The fortunes of the commercial envelope manufacturing industry and the postal service go hand in hand, and both link to the printing industry and the mechanized envelope processing industry producing equipments such as franking and addressing machines. They are all four symbiotic: technological developments affecting one obviously ricochet through the others : addressing machines print addresses, postage stamps are a print product, franking machines imprint a frank on an envelope. If fewer envelopes are required; fewer stamps are required; fewer franking machines are required and fewer addressing machines are required. For example, the advent and adoption of information-based indicia (IBI) (commonly referred to as digitally-encoded electronic stamps or digital indicia) by the US Postal Service in 1998 caused widespread consternation in the franking machine industry,as their equipments were effectively rendered obsolescent and resulted in a flurry of lawsuits involving Pitney Bowes among others. The advent of email in the late 1990s appeared to offer a substantial threat to the postal service.

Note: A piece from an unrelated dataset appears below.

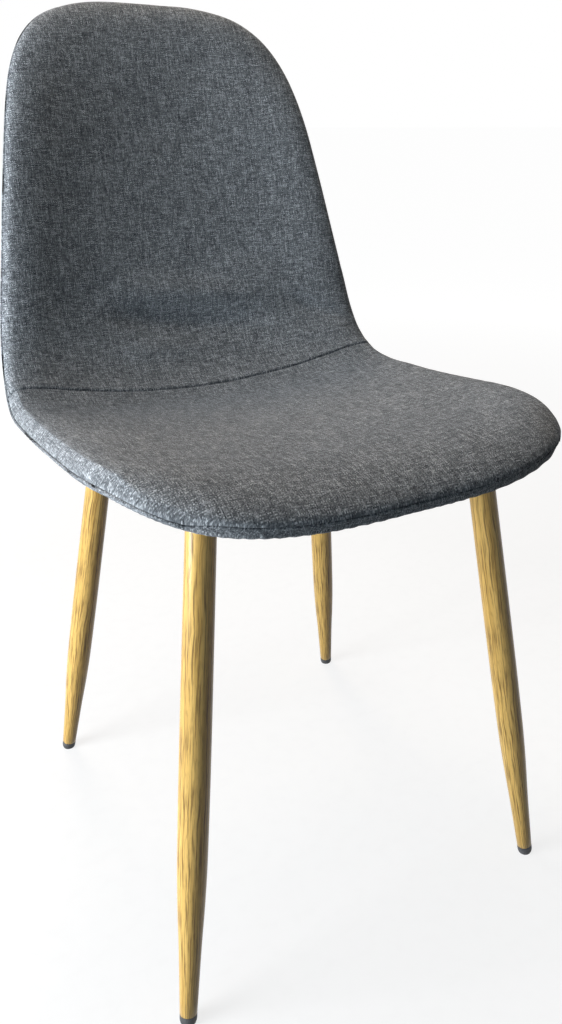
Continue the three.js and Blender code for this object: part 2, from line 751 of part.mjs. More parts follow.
function addArm(corner) {
  const start = hubReach + 2 * weldGap;
  const end = corner.armLength + armOverhang;
  const tube = roundedRectangle(new THREE.Shape(), armWidth, armHeight, armCornerRadius);
  const inner = [armWidth - 2 * armWall, armHeight - 2 * armWall, armCornerRadius - armWall];
  tube.holes.push(roundedRectangle(new THREE.Path(), ...inner));
  const hole = rod(boltDiameter + 2 * boltHoleClearance, -armHeight, armHeight);
  hole.translate(mountDistance, 0, 0);
  const arm = cut(barAlongX(tube, start, end), [hole]);
  addPiece(`frame_arm_${corner.name}`, arm, materials.frameSteel, corner.armFrame);

  const shrink = 2 * armWall + 2 * capPlugClearance;
  const plate = roundedRectangle(new THREE.Shape(), armWidth, armHeight, armCornerRadius);
  const plugSize = [armWidth - shrink, armHeight - shrink, armCornerRadius - armWall];
  const plug = roundedRectangle(new THREE.Shape(), ...plugSize);
  const cap = join(
    barAlongX(plate, end + weldGap, end + weldGap + capThickness),
    barAlongX(plug, end - capPlugLength, end + weldGap + capThickness / 2),
  );
  addPiece(`arm_cap_${corner.name}`, cap, materials.blackPlastic, corner.armFrame);
}

const cutBlockWidth = legDiameter + 2 * cutOverrun;

// Everything above the arm's lower face, less the weld gap, as a cutting body in the leg's frame
function aboveSeatOfLeg(corner) {
  const block = new THREE.BoxGeometry(cutBlockWidth, cutBlockWidth, 2 * cutOverrun);
  block.translate(corner.armLength, 0, cutOverrun - armHeight / 2 - weldGap);
  const toLeg = corner.legFrame.clone().invert().multiply(corner.armFrame);
  return block.applyMatrix4(toLeg);
}

function addLeg(corner) {
  const girth = monotoneCurve(legGirthShares);
  const length = corner.legLength;
  const above = aboveSeatOfLeg(corner);
  const outside = legGirthShares.map(([share]) => (
    [legDiameter / 2 * girth(share), glideHeight + (length - glideHeight) * share]
  ));
  outside.push([outside[outside.length - 1][0], length + cutOverrun / 2]);
  const inside = outside.map(([radius, z]) => [radius - legWall, z]).reverse();
  const tube = turned([...outside, ...inside, outside[0]], legSides);
  addPiece(`leg_${corner.name}`, cut(tube, [above]), materials.woodFilm, corner.legFrame);

  const topBore = outside[outside.length - 1][0] - legWall;
  const boss = washerRing(bossDiameter, studDiameter + 2 * studClearance, length - bossLength,
    length + cutOverrun / 2, smallSides);
  addPiece(`leg_boss_${corner.name}`, cut(boss, [above]), materials.frameSteel, corner.legFrame);

  const plugTop = length - bossLength - plugGap;
  const plug = topBore - plugClearance;
  addPiece(`leg_plug_${corner.name}`, turned([
    [0, plugTop - plugLength], [plug, plugTop - plugLength], [plug, plugTop],
    [studDiameter / 2, plugTop], [studDiameter / 2, plugTop + studLength], [0, plugTop + studLength],
  ], smallSides), materials.zinc, corner.legFrame);

  const footRadius = outside[0][0];
  const stem = footRadius - legWall - glideStemClearance;
  const glide = turned([
    [0, -glideSole], [footRadius * glideSoleShare, -glideSole], [footRadius * glideCurveShare, glideSole / 2],
    [footRadius, glideShoulder], [footRadius, glideHeight - weldGap], [stem, glideHeight - weldGap],
    [stem, glideHeight + glideStemLength], [0, glideHeight + glideStemLength],
  ], legSides);
  const floor = new THREE.BoxGeometry(cutBlockWidth, cutBlockWidth, 2 * cutOverrun);
  floor.translate(corner.foot.x, corner.foot.y, -cutOverrun);
  floor.applyMatrix4(corner.legFrame.clone().invert());
  addPiece(`foot_glide_${corner.name}`, cut(glide, [floor]), materials.blackPlastic, corner.legFrame);
}

addShell();
addHub();
corners.forEach((corner) => {
  addArm(corner);
  addSeatFixing(corner);
  addLeg(corner);
});

// The origin stands on the floor under the middle of the chair's box
chair.updateMatrixWorld(true);
const box = new THREE.Box3().setFromObject(chair, true);
standing.position.y = -(box.min.y + box.max.y) / 2;

export default chair;
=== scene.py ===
# %% [markdown]
# # An upholstered dining chair on four tube legs
# One curved shell makes the seat and the back. It is padded, covered in a heathered blue-grey cloth and
# bolted to a small steel underframe, and four splayed legs with a printed oak film are screwed to that
# frame. A model of real sizes is loaded first, and what it holds is in metres and in its place. Each cell
# then makes one piece or one finish around it.

# %% Load the frame of real sizes
import json
import math

import bmesh
import bpy
import numpy as np
from mathutils import Matrix, Vector


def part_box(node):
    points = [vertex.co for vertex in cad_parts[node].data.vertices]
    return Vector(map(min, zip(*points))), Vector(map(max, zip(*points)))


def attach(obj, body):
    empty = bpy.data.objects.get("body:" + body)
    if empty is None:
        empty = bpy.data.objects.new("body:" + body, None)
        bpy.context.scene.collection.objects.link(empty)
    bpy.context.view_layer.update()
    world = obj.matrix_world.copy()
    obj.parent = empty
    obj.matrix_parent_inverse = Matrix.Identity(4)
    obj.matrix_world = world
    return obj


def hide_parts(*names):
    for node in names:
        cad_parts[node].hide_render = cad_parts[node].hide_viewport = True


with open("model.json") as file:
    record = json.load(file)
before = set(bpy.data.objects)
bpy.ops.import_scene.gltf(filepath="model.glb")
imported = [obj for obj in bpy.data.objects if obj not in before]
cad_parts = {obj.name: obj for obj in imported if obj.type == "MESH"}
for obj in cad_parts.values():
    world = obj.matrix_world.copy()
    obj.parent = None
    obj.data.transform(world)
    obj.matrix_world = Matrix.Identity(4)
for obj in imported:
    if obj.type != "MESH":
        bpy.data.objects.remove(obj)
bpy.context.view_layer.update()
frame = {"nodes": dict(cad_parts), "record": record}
nodes = frame["nodes"]
mounts = {mount["name"]: Vector(mount["pos_m"]) for mount in frame["record"]["mounts"]}
corner_names = ["front_left", "front_right", "rear_right", "rear_left"]
scene = bpy.context.scene
body = "root"
print("loaded", len(nodes), "pieces")

# %% [markdown]
# ## The camera
# The chair was seen from its front left, a little above the seat, by a hand-held camera that was hardly
# tilted. The picture was cut off-centre from a larger one, so the lens is shifted: a shift slides the
# picture without turning the camera, which keeps the legs' slant as it was. Turning the camera instead
# would frame the chair as well, but its legs would lean another way.

# %% Set the camera
image_width = 562
image_height = 1024
focal_pixels = 911.96
centre_pixel = (340.31, 407.65)
sensor_width = 36
camera_place = Vector((-0.3781, -0.80725, 0.7379))
camera_turn = math.radians(30.7312)
camera_drop = math.radians(17.6845)
camera_roll = math.radians(0.3293)


def add_camera():
    data = bpy.data.cameras.new("camera")
    data.sensor_width = sensor_width
    data.lens = focal_pixels * sensor_width / image_height
    data.shift_x = (image_width / 2 - centre_pixel[0]) / image_height
    data.shift_y = (centre_pixel[1] - image_height / 2) / image_height
    data.clip_start = 0.01
    forward = Vector((
        math.sin(camera_turn) * math.cos(camera_drop),
        math.cos(camera_turn) * math.cos(camera_drop),
        -math.sin(camera_drop),
    ))
    level = forward.cross(Vector((0, 0, 1))).normalized()
    upward = level.cross(forward)
    right = level * math.cos(camera_roll) + upward * math.sin(camera_roll)
    up = upward * math.cos(camera_roll) - level * math.sin(camera_roll)
    turn = Matrix((right, up, -forward)).transposed().to_4x4()
    camera = bpy.data.objects.new("camera", data)
    camera.matrix_world = Matrix.Translation(camera_place) @ turn
    scene.collection.objects.link(camera)
    scene.camera = camera
    print("camera lens", round(data.lens, 2), "mm")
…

By 2008 letter-post service operators were reporting significantly smaller volumes of letter-post, specifically stamped envelopes, which they attributed mainly to replacement by email. Although a corresponding reduction in the volume of envelopes required would have been expected, no such decrease was reported as widely as the reduction in letter-post volumes.
Although as regards email developments there is a substantial threat of "technology replacing tradition", this is offset by the equal reasoning that the Universal Postal Union is an international specialized agency of the United Nations, and a source of revenue for government. Consequently any deterioration of domestic and international postal services attended by loss of revenue is a matter of governmental concern.